### Task details
Reproduce only the lines from the one containing "const angle = radians(degrees + 45);" through the one containing "obj.parent = empty", exactly as written and with both ends included.

-------- Source material --------

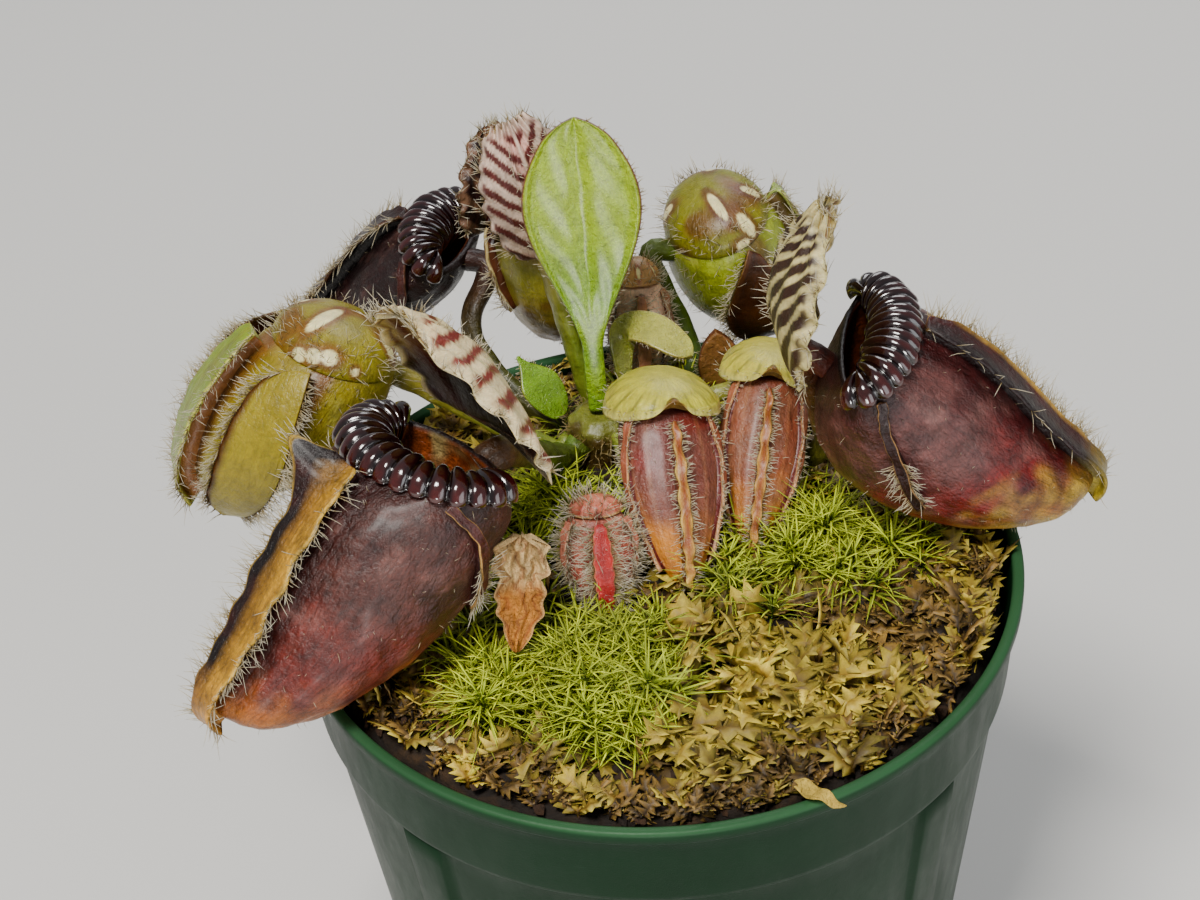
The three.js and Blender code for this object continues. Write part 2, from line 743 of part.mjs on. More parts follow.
function soilBody() {
  const around = 24;
  const rings = 5;
  const bottom = POT_FLOOR + GAP - POT_HEIGHT;
  const surface = closedSurface((angle, v, target) => {
    const row = Math.round(v * (rings + 2));
    const isTop = row <= rings;
    const share = isTop ? row / rings : row === rings + 1 ? 1 : 0;
    const height = isTop ? 0 : bottom;
    const wall = potWallAt(isTop ? POT_HEIGHT : POT_FLOOR) - GAP;
    const x = share * wall * Math.cos(angle);
    const y = share * wall * Math.sin(angle);
    target.set(x, y, isTop ? soilTop(x, y) + height : bottom);
  }, around, rings + 2);
  return fuse([surface], [
    uprightHole(CROWN_PLACE.x, CROWN_PLACE.y, CROWN_RADIUS + GAP + 0.1, 4 - CROWN_ROOT + 0.6),
    uprightHole(-5.6, 4.6, 1.7, 10),
    uprightHole(9.2, 27, 1.9, 10),
  ]);
}
addMesh(plant, "growing_medium", soilBody(), FINISH.soil());

// ---- Moss ---------------------------------------------------------------------------------

// A cushion that lies on the soil, with blades or lobes that stand out of it all round.
function mossTuft({ x, y, reach, blades, length, width, thickness = width, seed }) {
  const random = seeded(seed);
  const rings = 3;
  const rise = reach * 0.26 + 0.8;
  const cushion = closedSurface((angle, v, target) => {
    const row = Math.round(v * (rings + 2));
    const isTop = row < rings;
    const share = row <= rings ? row / rings : row === rings + 1 ? 0.5 : 0;
    const edge = reach * 0.8 * (1 + 0.14 * Math.sin(3 * angle + seed) + 0.08 * Math.sin(5 * angle));
    const px = x + share * edge * Math.cos(angle);
    const py = y + share * edge * Math.sin(angle);
    const top = isTop ? rise * Math.sqrt(1 - share * share) + 0.5 : 0;
    target.set(px, py, soilTop(px, py) + GAP + 0.15 + top);
  }, 10, rings + 2);
  const solids = [cushion];
  for (let i = 0; i < blades; i += 1) {
    const share = Math.sqrt((i + 0.5) / blades);
    const angle = i * 2.39996 + random() * 0.5;
    const lean = radians(12 + 50 * share + 14 * random());
    const long = length * (0.8 + 0.4 * random());
    const blade = new THREE.ConeGeometry(width, long + 1.4, thickness < width ? 4 : 3, 1);
    blade.translate(0, (long + 1.4) / 2 - 1.4, 0);
    blade.scale(1, 1, thickness / width);
    blade.rotateY(random() * 0.8 - 0.4);
    blade.rotateX(Math.PI / 2);
    blade.rotateY(lean);
    blade.rotateZ(angle);
    const px = x + share * reach * 0.62 * Math.cos(angle);
    const py = y + share * reach * 0.62 * Math.sin(angle);
    const rootHeight = soilTop(px, py) + 0.6 + rise * Math.sqrt(1 - share * share * 0.62);
    blade.translate(px, py, rootHeight);
    solids.push(weld(blade));
  }
  return fuse(solids);
}

const STAR_BLADE = { length: 3.2, width: 0.62 };
const LOBE_BLADE = { length: 3.4, width: 1.3, thickness: 0.5 };

// Name, finish and form of each cushion of moss.
const MOSS = [
  ["star_moss_front", "brightMoss", { x: -6.2, y: -19.4, reach: 7.6, blades: 34, seed: 11, ...STAR_BLADE }],
  [
    "star_moss_front_left",
    "brightMoss",
    { x: -16.4, y: -19.4, reach: 4, blades: 13, seed: 12, ...STAR_BLADE },
  ],
  ["star_moss_right", "brightMoss", { x: 17.4, y: -1.8, reach: 4.8, blades: 16, seed: 13, ...STAR_BLADE }],
  ["star_moss_centre", "brightMoss", { x: -10.6, y: 7.2, reach: 3, blades: 9, seed: 14, ...STAR_BLADE }],
  ["lobed_moss_right", "oliveMoss", { x: 14, y: -20.6, reach: 7.4, blades: 15, seed: 15, ...LOBE_BLADE }],
  ["lobed_moss_front", "oliveMoss", { x: 2.4, y: -28.4, reach: 4.6, blades: 9, seed: 16, ...LOBE_BLADE }],
  ["lobed_moss_middle", "oliveMoss", { x: 4.8, y: -13.4, reach: 3.6, blades: 7, seed: 17, ...LOBE_BLADE }],
  ["brown_moss_right", "brownMoss", { x: 27, y: -12.4, reach: 5, blades: 9, seed: 18, ...LOBE_BLADE }],
  ["brown_moss_back", "brownMoss", { x: 21, y: 20, reach: 6, blades: 9, seed: 19, ...LOBE_BLADE }],
];
for (const [name, material, spec] of MOSS) {
  addMesh(plant, name, mossTuft(spec), FINISH[material]());
}

function potBody() {
  const bodyTop = POT_HEIGHT - POT_BAND_HEIGHT;
  const shell = turned([
    [0, 0],
    [POT_FOOT_RADIUS - 1.2, 0],
    [POT_FOOT_RADIUS, 1.2],
    [POT_BODY_RADIUS, bodyTop],
    [POT_BAND_RADIUS, bodyTop + 0.5],
    [POT_RIM_RADIUS - 0.5, POT_HEIGHT - 1.6],
    [POT_RIM_RADIUS, POT_HEIGHT - 1.4],
    [POT_RIM_RADIUS, POT_HEIGHT - 0.3],
    [POT_RIM_RADIUS - 0.3, POT_HEIGHT],
    [POT_RIM_RADIUS - POT_WALL - 0.2, POT_HEIGHT],
    [POT_BAND_RADIUS - POT_WALL, bodyTop + 1],
    [POT_BODY_RADIUS - POT_WALL, bodyTop],
    [POT_FOOT_RADIUS - POT_WALL, POT_FLOOR],
    [0, POT_FLOOR],
  ], POT_SEGMENTS);
  const ribs = POT_RIB_ANGLES.map((degrees) => {
    const width = 4.4;
    const proud = 0.6;
    const outline = new THREE.Shape([
      new THREE.Vector2(POT_FOOT_RADIUS - 0.6, 6),
      new THREE.Vector2(POT_FOOT_RADIUS + proud + 0.5, 6),
      new THREE.Vector2(POT_BODY_RADIUS + proud, bodyTop - 0.2),
      new THREE.Vector2(POT_BODY_RADIUS - 0.6, bodyTop - 0.2),
    ]);
    const rib = new THREE.ExtrudeGeometry(outline, { depth: width, bevelEnabled: false });
    rib.translate(0, 0, -width / 2).rotateX(Math.PI / 2).rotateZ(radians(degrees));
    return weld(rib);
  });
  const holes = POT_RIB_ANGLES.map((degrees) => {
    const hole = new THREE.CylinderGeometry(DRAIN_HOLE_RADIUS, DRAIN_HOLE_RADIUS, 6, 12);
    const angle = radians(degrees + 45);
    hole.rotateX(Math.PI / 2);
    hole.translate(DRAIN_HOLE_RING * Math.cos(angle), DRAIN_HOLE_RING * Math.sin(angle), 0);
    return weld(hole);
  });
  return fuse([shell, ...ribs], holes);
}
addMesh(root, "pot", potBody(), FINISH.pot());

export default root;
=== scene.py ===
"""A small pitcher plant in a round green nursery pot, with moss over damp peat."""

import math

import bpy
import numpy as np
from mathutils import Matrix, Vector


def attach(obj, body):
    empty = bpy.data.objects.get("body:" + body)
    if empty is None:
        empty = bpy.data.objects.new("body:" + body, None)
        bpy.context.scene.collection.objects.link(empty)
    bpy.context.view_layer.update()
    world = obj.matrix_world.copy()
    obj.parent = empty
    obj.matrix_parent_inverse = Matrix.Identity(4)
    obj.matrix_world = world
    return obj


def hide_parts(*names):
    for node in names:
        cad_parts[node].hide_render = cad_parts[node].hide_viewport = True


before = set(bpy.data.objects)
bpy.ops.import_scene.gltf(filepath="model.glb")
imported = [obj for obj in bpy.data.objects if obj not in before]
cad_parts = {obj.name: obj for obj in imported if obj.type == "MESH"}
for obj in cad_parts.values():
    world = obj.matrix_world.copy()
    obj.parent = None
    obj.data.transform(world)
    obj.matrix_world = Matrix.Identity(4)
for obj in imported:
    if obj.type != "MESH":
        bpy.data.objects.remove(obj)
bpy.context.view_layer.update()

# ---- Camera -------------------------------------------------------------------------------

# Lengths are in millimetres until a mesh is made.
MM = 0.001
POT_HEIGHT = 70.0

camera_data = bpy.data.cameras.new("camera")
camera_data.lens = 72
camera_data.sensor_width = 36
camera_data.clip_start = 0.01
camera_data.clip_end = 20
camera = bpy.data.objects.new("camera", camera_data)
bpy.context.collection.objects.link(camera)
right = Vector((0.99779587, -0.02452308, -0.06166054))
up = Vector((0.0632827, 0.63125622, 0.77298828))
ahead = Vector((-0.01996754, 0.77518656, -0.63141673))
turned = Matrix((right, up, -ahead)).transposed().to_4x4()
camera.matrix_world = Matrix.Translation((0, -0.1865006, 0.2369759)) @ turned
bpy.context.scene.camera = camera

# ---- Numbers and colours ------------------------------------------------------------------

GAP = 0.32
CUP_WALL = 1.1
SOIL_EDGE_DEPTH = 4.2
SOIL_RISE = 4.4
POT_BODY_RADIUS = 36.2
POT_FOOT_RADIUS = 30.2
POT_WALL = 1.0
POT_FLOOR = 1.6
CROWN = np.array([-5.0, 18.5, 0.0])
CROWN_RADIUS = 3.6
GOLDEN_ANGLE = 2.39996
# An inset that always reaches a pitcher's middle line.
TO_HEART = 1e3
# The studio is brighter than the photograph, so every tint is deepened by this power.
DEEPEN = 1.3
HASH_PRIMES = (374761393, 668265263, 1274126177)
SEED_PRIME = 1013904223
LOW_32_BITS = 0xFFFFFFFF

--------

### Reply to the exercise
    const angle = radians(degrees + 45);
    hole.rotateX(Math.PI / 2);
    hole.translate(DRAIN_HOLE_RING * Math.cos(angle), DRAIN_HOLE_RING * Math.sin(angle), 0);
    return weld(hole);
  });
  return fuse([shell, ...ribs], holes);
}
addMesh(root, "pot", potBody(), FINISH.pot());

export default root;
=== scene.py ===
"""A small pitcher plant in a round green nursery pot, with moss over damp peat."""

import math

import bpy
import numpy as np
from mathutils import Matrix, Vector


def attach(obj, body):
    empty = bpy.data.objects.get("body:" + body)
    if empty is None:
        empty = bpy.data.objects.new("body:" + body, None)
        bpy.context.scene.collection.objects.link(empty)
    bpy.context.view_layer.update()
    world = obj.matrix_world.copy()
    obj.parent = empty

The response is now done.